The Black History Month doors at Dr. Martin Luther King Jr. Elementary School remind me of the power that collective, collaborative acts have in educating. These artworks are about so much more than representation. Like Black History Month, they help us remember just how big and beautiful Black History is while also allowing us to reconsider where and how learning happens. This collective effort to weave Black History into everyday learning is both familiar and dear to me. The doors aren’t the point, they are pathways—moveable barriers full of possibilities. These doors are kinfolk. 

 

Each one is an artwork co-authored by teachers, students, and staff from a Pre-K–5th grade classroom at the school, and they are all heavy-hitters.

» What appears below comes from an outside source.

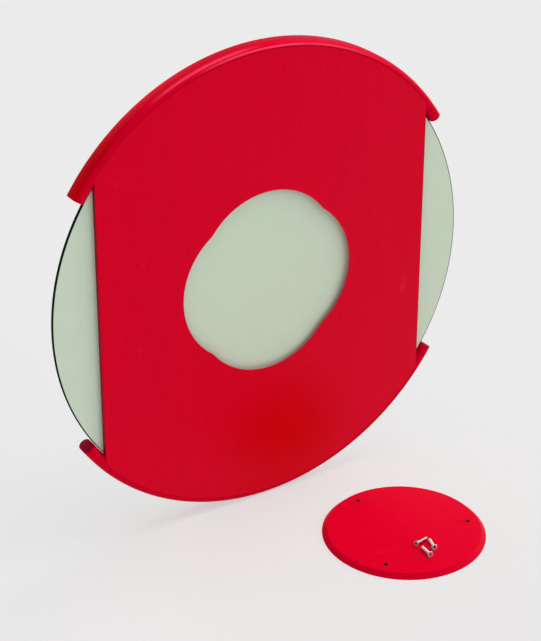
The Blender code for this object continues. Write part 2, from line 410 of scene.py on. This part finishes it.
def thread_mesh():
    """Helical thread a little longer than the shank, closed at both ends."""
    bm = bmesh.new()
    turns = int(SCREW_LENGTH / PITCH) + SPARE_TURNS
    column = []
    for turn in range(turns):
        foot = -turn * PITCH
        column.append(bm.verts.new((ROOT_RADIUS, 0, foot)))
        column.append(bm.verts.new((ROOT_RADIUS, 0, foot - PITCH * GROOVE_END)))
        column.append(bm.verts.new((SCREW_RADIUS, 0, foot - PITCH * CREST_START)))
        column.append(bm.verts.new((SCREW_RADIUS, 0, foot - PITCH * CREST_END)))
    column.append(bm.verts.new((ROOT_RADIUS, 0, -turns * PITCH)))
    edges = [bm.edges.new(pair) for pair in zip(column, column[1:])]
    bmesh.ops.spin(bm, geom=column + edges, cent=(0, 0, 0), axis=(0, 0, 1), angle=2 * pi,
                   steps=THREAD_STEPS, dvec=(0, 0, PITCH / THREAD_STEPS))
    bmesh.ops.remove_doubles(bm, verts=bm.verts, dist=MERGE_DISTANCE)
    bmesh.ops.holes_fill(bm, edges=[e for e in bm.edges if e.is_boundary])
    bmesh.ops.triangulate(bm, faces=[f for f in bm.faces if len(f.verts) > 4])
    return bm


bm = thread_mesh()
print("thread:", len(bm.faces), "faces, open edges:", sum(e.is_boundary for e in bm.edges))
screw = finish_piece("screw_master", bm)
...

Facing outward, they transform the hallways. Together the doors create an incredible exhibition experience, portraying people and scenes from the Civil Rights Era like young Ruby Bridges' brave first day of school in 1960, to present-day critical thinkers and scholars like Ta-Nehisi Coates and Nikole Hannah-Jones. There are also timelines, comments on racism, and celebrations of contemporary Black life and role models, all made with drawings, collage, markers, and anything else you can imagine. They are incredible. While wandering through the school’s hallways to admire and explore the doors, I realize that I am part of a participatory history lesson, where learning (and teaching) are happening everywhere all the time. In addition to being works of art, the doors are evidence of vibrant collaborations between students, teachers, families, and staff. 

 

The Black History Month doors co-exist and intermingle with the Dr. Martin Luther King Jr. School Museum of Contemporary Art (KSMoCA) art collection, which also lives in the school’s hallways and is always available to view. The KSMoCA collection is the outcome of another school-wide collaboration. The artworks in the collection come from various workshops and projects that connect our student participants to artists whose identities, backgrounds, and work reflect the school’s students and the art world we believe is possible now. When my colleague, Harrell Fletcher, and I started KSMoCA at the school, we knew we wanted to make the impermeable and elite world of art relatable to our Dr. MLK Jr. School student participants and to our Portland State University college students. In other words, we wanted to (re)move the barriers that limit imagination and opportunity so that our participants could imagine more possibilities for their futures, artistic or otherwise. Art isn’t really the point, but it is the pathway we imagine through. 

 

Today, continuing the work at KSMoCA means more than bringing art and artists into the school. It also means collaborating with everyone here to archive and document the experiences for future participants and audiences. We consider, and re-consider, how the work we make together can move forward and be relatable to students coming along soon. For my part, I like to look for the moveable barriers. Each time I arrive at the school I look for moments and doors like these to open. This work teaches me to pay attention to the sheer delight on a student’s face when it’s full of discovery, and to move quietly aside so they can shine through the openings. The Black History Month doors at Dr. MLK Jr. Elementary School and this book bring me a similar joy. They offer a place for me to participate in the collective, collaborative act of making Black History in the present. Working together to build these participatory history lessons matters, and I want everyone to know.